_DIRECTIONS_
Where a line holds "part", copy it.

_RECORDED INFORMATION_
==*==

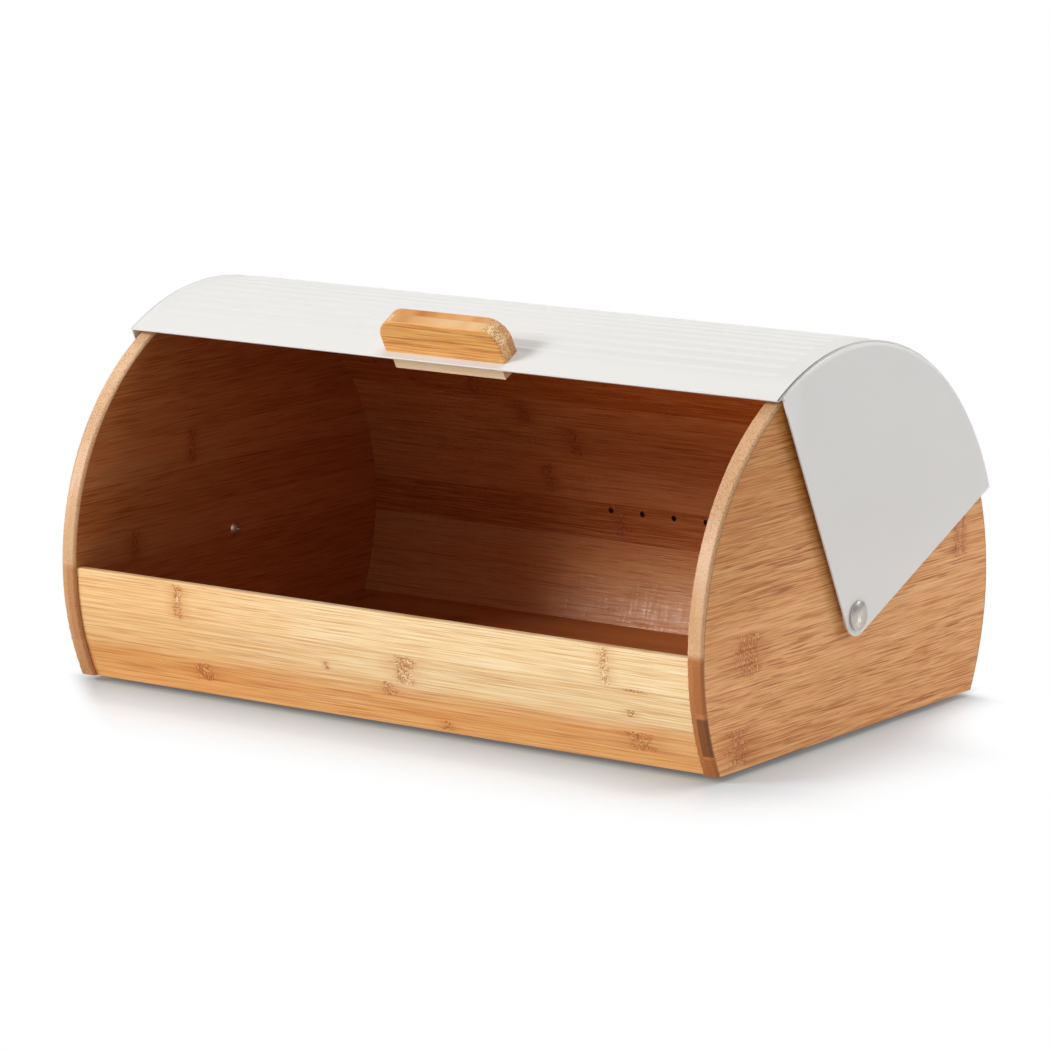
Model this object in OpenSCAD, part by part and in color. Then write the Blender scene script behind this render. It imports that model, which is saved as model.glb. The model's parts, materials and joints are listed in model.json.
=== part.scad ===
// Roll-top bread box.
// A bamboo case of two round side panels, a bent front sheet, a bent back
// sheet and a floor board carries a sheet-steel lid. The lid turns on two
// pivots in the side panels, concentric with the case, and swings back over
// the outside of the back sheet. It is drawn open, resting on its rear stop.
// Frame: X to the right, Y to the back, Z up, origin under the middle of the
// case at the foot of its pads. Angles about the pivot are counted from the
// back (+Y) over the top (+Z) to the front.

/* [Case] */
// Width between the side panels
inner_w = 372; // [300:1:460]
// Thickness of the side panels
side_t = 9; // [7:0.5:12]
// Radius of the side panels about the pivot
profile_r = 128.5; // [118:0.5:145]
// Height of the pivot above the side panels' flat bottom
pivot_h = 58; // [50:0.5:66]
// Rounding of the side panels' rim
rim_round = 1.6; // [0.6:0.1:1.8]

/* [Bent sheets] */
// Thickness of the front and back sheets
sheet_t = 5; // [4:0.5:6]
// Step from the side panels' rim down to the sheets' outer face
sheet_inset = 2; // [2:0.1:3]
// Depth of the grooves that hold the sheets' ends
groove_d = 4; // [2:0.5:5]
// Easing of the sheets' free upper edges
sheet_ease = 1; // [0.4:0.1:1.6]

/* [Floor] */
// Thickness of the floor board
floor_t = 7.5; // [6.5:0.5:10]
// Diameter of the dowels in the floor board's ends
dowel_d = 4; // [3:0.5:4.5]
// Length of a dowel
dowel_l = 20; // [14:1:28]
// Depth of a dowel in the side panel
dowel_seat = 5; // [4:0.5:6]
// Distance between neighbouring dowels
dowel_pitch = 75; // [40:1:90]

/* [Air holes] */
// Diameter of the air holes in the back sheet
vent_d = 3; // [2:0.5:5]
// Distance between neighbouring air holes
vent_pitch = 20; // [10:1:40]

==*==

_WRITTEN RESPONSE_
Model this object in OpenSCAD, part by part and in color. Then write the Blender scene script behind this render. It imports that model, which is saved as model.glb. The model's parts, materials and joints are listed in model.json.
=== part.scad ===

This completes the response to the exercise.